On 1/7/2022 9:27 PM, Bjorn Andersson wrote:
On Fri 07 Jan 07:27 PST 2022, Souradeep Chowdhury wrote:

On 1/7/2022 5:31 AM, Bjorn Andersson wrote:
On Wed 05 Jan 23:57 PST 2022, Souradeep Chowdhury wrote:

On 12/18/2021 1:41 AM, Bjorn Andersson wrote:
On Tue 10 Aug 12:54 CDT 2021, Souradeep Chowdhury wrote:

The DCC is a DMA Engine designed to capture and store data
during system crash or software triggers.The DCC operates
Please include a space after '.'
Ack
based on user inputs via the sysfs interface.The user gives
addresses as inputs and these addresses are stored in the
form of linkedlists.In case of a system crash or a manual
I think the user configures the DCC hardware with "a sequence of
operations to be performed as DCC is triggered".

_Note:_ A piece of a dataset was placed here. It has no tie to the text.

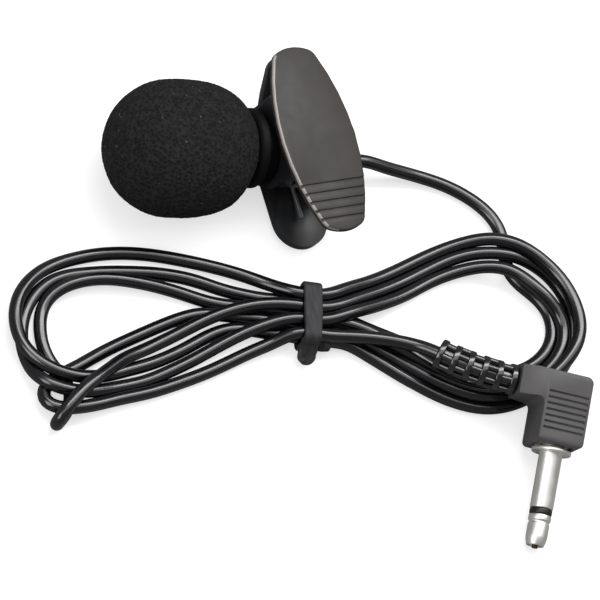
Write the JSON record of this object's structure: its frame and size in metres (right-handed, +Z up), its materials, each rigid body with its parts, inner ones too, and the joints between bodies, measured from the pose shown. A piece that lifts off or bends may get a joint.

Afaict the sequence is stored just as a sequence of operations in SRAM,
there's no linked list involved - except in your intermediate
implementation.
The user just enters the addresses as input whereas the sequence of
operations takes

place as per configuration code inside the driver. The end result is storage
of these

addresses inside the DCC SRAM. The DCC hardware will capture the value at
these

addresses on a crash or manual trigger by the user.

software trigger by the user through the sysfs interface,
the dcc captures and stores the values at these addresses.
This patch contains the driver which has all the methods
pertaining to the sysfs interface, auxiliary functions to
support all the four fundamental operations of dcc namely
read, write, first read then write and loop.The probe method
"first read then write" is called "read/modify/write"
Ack
here instantiates all the resources necessary for dcc to
operate mainly the dedicated dcc sram where it stores the
values.The DCC driver can be used for debugging purposes
without going for a reboot since it can perform manual
triggers.

Also added the documentation for sysfs entries
and explained the functionalities of each sysfs file that
has been created for dcc.

The following is the justification of using sysfs interface
over the other alternatives like ioctls

i) As can be seen from the sysfs attribute descriptions,
most of it does basic hardware manipulations like dcc_enable,
dcc_disable, config reset etc. As a result sysfs is preferred
over ioctl as we just need to enter a 0 or 1.

As I mentioned in our chat, using sysfs allows us to operate the
interface using the shell without additional tools.

But I don't think that it's easy to implement enable/disable/reset using
sysfs is a strong argument. The difficult part of this ABI is the
operations to manipulate the sequence of operations, so that's what you
need to have a solid plan for.
The sysfs interface is being used to get the addresses values entered by the
user

and to also go for manual triggers. The sequence of operations are kept as a
part of

fixed driver code which is called when the user enters the data.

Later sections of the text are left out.